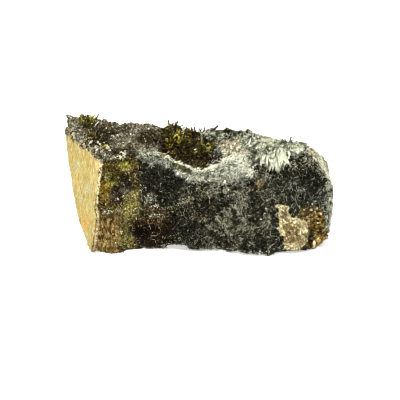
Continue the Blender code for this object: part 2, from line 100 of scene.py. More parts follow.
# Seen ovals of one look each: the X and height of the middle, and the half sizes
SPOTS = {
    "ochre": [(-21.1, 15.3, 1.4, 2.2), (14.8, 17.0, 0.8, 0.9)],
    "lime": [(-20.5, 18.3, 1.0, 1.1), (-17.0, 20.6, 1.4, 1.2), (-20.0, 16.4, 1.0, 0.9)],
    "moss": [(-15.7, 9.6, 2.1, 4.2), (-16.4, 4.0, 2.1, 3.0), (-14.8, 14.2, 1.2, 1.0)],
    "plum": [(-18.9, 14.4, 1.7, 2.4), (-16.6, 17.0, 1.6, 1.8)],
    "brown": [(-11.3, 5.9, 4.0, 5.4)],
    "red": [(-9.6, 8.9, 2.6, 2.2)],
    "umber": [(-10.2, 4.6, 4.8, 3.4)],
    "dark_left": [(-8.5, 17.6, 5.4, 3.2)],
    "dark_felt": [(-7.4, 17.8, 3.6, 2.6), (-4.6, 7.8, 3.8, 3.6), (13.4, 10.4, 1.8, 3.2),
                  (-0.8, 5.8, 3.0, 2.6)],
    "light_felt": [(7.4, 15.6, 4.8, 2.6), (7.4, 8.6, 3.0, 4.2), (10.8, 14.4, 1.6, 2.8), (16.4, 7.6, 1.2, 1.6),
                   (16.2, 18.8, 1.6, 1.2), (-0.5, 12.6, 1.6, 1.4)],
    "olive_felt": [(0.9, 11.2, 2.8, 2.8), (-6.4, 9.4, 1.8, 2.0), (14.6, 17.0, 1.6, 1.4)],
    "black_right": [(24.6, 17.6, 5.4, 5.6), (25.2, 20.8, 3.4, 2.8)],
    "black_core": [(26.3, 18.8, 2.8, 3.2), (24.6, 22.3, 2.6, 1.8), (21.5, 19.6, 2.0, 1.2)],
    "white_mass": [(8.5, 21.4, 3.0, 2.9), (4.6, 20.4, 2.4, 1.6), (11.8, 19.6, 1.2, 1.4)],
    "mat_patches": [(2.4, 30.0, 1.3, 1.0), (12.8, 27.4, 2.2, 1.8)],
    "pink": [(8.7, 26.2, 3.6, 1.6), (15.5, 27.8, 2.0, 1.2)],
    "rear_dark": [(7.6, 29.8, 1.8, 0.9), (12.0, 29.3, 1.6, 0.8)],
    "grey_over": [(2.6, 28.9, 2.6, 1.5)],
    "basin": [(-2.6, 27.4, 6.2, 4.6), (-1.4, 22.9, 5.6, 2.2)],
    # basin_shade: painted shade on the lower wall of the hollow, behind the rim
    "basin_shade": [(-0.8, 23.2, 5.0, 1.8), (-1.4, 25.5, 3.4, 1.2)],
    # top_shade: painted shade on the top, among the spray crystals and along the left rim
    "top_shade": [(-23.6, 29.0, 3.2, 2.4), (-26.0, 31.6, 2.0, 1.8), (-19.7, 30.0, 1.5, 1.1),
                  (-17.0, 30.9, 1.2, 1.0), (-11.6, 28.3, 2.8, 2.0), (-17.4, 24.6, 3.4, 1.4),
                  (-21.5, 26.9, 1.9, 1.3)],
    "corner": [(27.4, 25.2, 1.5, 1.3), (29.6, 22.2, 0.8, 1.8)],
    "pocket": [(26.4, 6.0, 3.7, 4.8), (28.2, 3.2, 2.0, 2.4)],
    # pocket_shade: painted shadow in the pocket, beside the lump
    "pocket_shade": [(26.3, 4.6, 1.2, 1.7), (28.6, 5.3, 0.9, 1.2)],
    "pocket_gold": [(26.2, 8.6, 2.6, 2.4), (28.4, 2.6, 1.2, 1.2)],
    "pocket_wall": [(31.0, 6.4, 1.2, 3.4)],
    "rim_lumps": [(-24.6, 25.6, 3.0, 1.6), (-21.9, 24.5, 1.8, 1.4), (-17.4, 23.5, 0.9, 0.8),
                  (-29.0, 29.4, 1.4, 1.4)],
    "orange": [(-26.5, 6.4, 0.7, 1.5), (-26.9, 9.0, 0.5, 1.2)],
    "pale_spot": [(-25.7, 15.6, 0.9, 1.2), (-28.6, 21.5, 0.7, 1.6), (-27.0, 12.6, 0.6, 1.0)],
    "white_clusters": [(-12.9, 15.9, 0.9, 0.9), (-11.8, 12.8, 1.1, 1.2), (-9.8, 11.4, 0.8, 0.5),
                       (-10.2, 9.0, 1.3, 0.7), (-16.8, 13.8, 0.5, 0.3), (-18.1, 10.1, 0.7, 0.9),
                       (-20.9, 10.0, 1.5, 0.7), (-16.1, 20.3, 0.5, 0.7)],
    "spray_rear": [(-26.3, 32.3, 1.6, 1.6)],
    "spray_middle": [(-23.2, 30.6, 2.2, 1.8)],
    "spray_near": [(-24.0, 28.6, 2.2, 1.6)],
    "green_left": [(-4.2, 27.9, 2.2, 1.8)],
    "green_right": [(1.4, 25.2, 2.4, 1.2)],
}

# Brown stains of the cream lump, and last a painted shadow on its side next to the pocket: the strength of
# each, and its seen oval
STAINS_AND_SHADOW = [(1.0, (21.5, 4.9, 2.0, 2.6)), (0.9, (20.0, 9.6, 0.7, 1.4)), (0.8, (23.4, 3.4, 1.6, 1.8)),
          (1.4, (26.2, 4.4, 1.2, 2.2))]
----
Set down the listing in full, keeping every word exactly as it is.

● Task solution
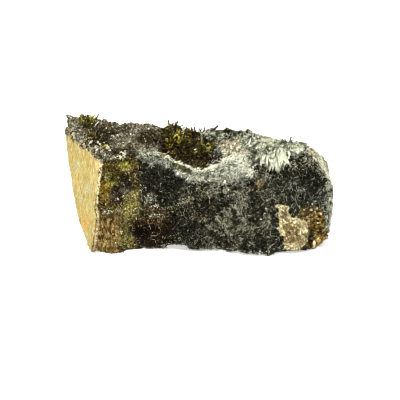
Continue the Blender code for this object: part 2, from line 100 of scene.py. More parts follow.
# Seen ovals of one look each: the X and height of the middle, and the half sizes
SPOTS = {
    "ochre": [(-21.1, 15.3, 1.4, 2.2), (14.8, 17.0, 0.8, 0.9)],
    "lime": [(-20.5, 18.3, 1.0, 1.1), (-17.0, 20.6, 1.4, 1.2), (-20.0, 16.4, 1.0, 0.9)],
    "moss": [(-15.7, 9.6, 2.1, 4.2), (-16.4, 4.0, 2.1, 3.0), (-14.8, 14.2, 1.2, 1.0)],
    "plum": [(-18.9, 14.4, 1.7, 2.4), (-16.6, 17.0, 1.6, 1.8)],
    "brown": [(-11.3, 5.9, 4.0, 5.4)],
    "red": [(-9.6, 8.9, 2.6, 2.2)],
    "umber": [(-10.2, 4.6, 4.8, 3.4)],
    "dark_left": [(-8.5, 17.6, 5.4, 3.2)],
    "dark_felt": [(-7.4, 17.8, 3.6, 2.6), (-4.6, 7.8, 3.8, 3.6), (13.4, 10.4, 1.8, 3.2),
                  (-0.8, 5.8, 3.0, 2.6)],
    "light_felt": [(7.4, 15.6, 4.8, 2.6), (7.4, 8.6, 3.0, 4.2), (10.8, 14.4, 1.6, 2.8), (16.4, 7.6, 1.2, 1.6),
                   (16.2, 18.8, 1.6, 1.2), (-0.5, 12.6, 1.6, 1.4)],
    "olive_felt": [(0.9, 11.2, 2.8, 2.8), (-6.4, 9.4, 1.8, 2.0), (14.6, 17.0, 1.6, 1.4)],
    "black_right": [(24.6, 17.6, 5.4, 5.6), (25.2, 20.8, 3.4, 2.8)],
    "black_core": [(26.3, 18.8, 2.8, 3.2), (24.6, 22.3, 2.6, 1.8), (21.5, 19.6, 2.0, 1.2)],
    "white_mass": [(8.5, 21.4, 3.0, 2.9), (4.6, 20.4, 2.4, 1.6), (11.8, 19.6, 1.2, 1.4)],
    "mat_patches": [(2.4, 30.0, 1.3, 1.0), (12.8, 27.4, 2.2, 1.8)],
    "pink": [(8.7, 26.2, 3.6, 1.6), (15.5, 27.8, 2.0, 1.2)],
    "rear_dark": [(7.6, 29.8, 1.8, 0.9), (12.0, 29.3, 1.6, 0.8)],
    "grey_over": [(2.6, 28.9, 2.6, 1.5)],
    "basin": [(-2.6, 27.4, 6.2, 4.6), (-1.4, 22.9, 5.6, 2.2)],
    # basin_shade: painted shade on the lower wall of the hollow, behind the rim
    "basin_shade": [(-0.8, 23.2, 5.0, 1.8), (-1.4, 25.5, 3.4, 1.2)],
    # top_shade: painted shade on the top, among the spray crystals and along the left rim
    "top_shade": [(-23.6, 29.0, 3.2, 2.4), (-26.0, 31.6, 2.0, 1.8), (-19.7, 30.0, 1.5, 1.1),
                  (-17.0, 30.9, 1.2, 1.0), (-11.6, 28.3, 2.8, 2.0), (-17.4, 24.6, 3.4, 1.4),
                  (-21.5, 26.9, 1.9, 1.3)],
    "corner": [(27.4, 25.2, 1.5, 1.3), (29.6, 22.2, 0.8, 1.8)],
    "pocket": [(26.4, 6.0, 3.7, 4.8), (28.2, 3.2, 2.0, 2.4)],
    # pocket_shade: painted shadow in the pocket, beside the lump
    "pocket_shade": [(26.3, 4.6, 1.2, 1.7), (28.6, 5.3, 0.9, 1.2)],
    "pocket_gold": [(26.2, 8.6, 2.6, 2.4), (28.4, 2.6, 1.2, 1.2)],
    "pocket_wall": [(31.0, 6.4, 1.2, 3.4)],
    "rim_lumps": [(-24.6, 25.6, 3.0, 1.6), (-21.9, 24.5, 1.8, 1.4), (-17.4, 23.5, 0.9, 0.8),
                  (-29.0, 29.4, 1.4, 1.4)],
    "orange": [(-26.5, 6.4, 0.7, 1.5), (-26.9, 9.0, 0.5, 1.2)],
    "pale_spot": [(-25.7, 15.6, 0.9, 1.2), (-28.6, 21.5, 0.7, 1.6), (-27.0, 12.6, 0.6, 1.0)],
    "white_clusters": [(-12.9, 15.9, 0.9, 0.9), (-11.8, 12.8, 1.1, 1.2), (-9.8, 11.4, 0.8, 0.5),
                       (-10.2, 9.0, 1.3, 0.7), (-16.8, 13.8, 0.5, 0.3), (-18.1, 10.1, 0.7, 0.9),
                       (-20.9, 10.0, 1.5, 0.7), (-16.1, 20.3, 0.5, 0.7)],
    "spray_rear": [(-26.3, 32.3, 1.6, 1.6)],
    "spray_middle": [(-23.2, 30.6, 2.2, 1.8)],
    "spray_near": [(-24.0, 28.6, 2.2, 1.6)],
    "green_left": [(-4.2, 27.9, 2.2, 1.8)],
    "green_right": [(1.4, 25.2, 2.4, 1.2)],
}

# Brown stains of the cream lump, and last a painted shadow on its side next to the pocket: the strength of
# each, and its seen oval
STAINS_AND_SHADOW = [(1.0, (21.5, 4.9, 2.0, 2.6)), (0.9, (20.0, 9.6, 0.7, 1.4)), (0.8, (23.4, 3.4, 1.6, 1.8)),
          (1.4, (26.2, 4.4, 1.2, 2.2))]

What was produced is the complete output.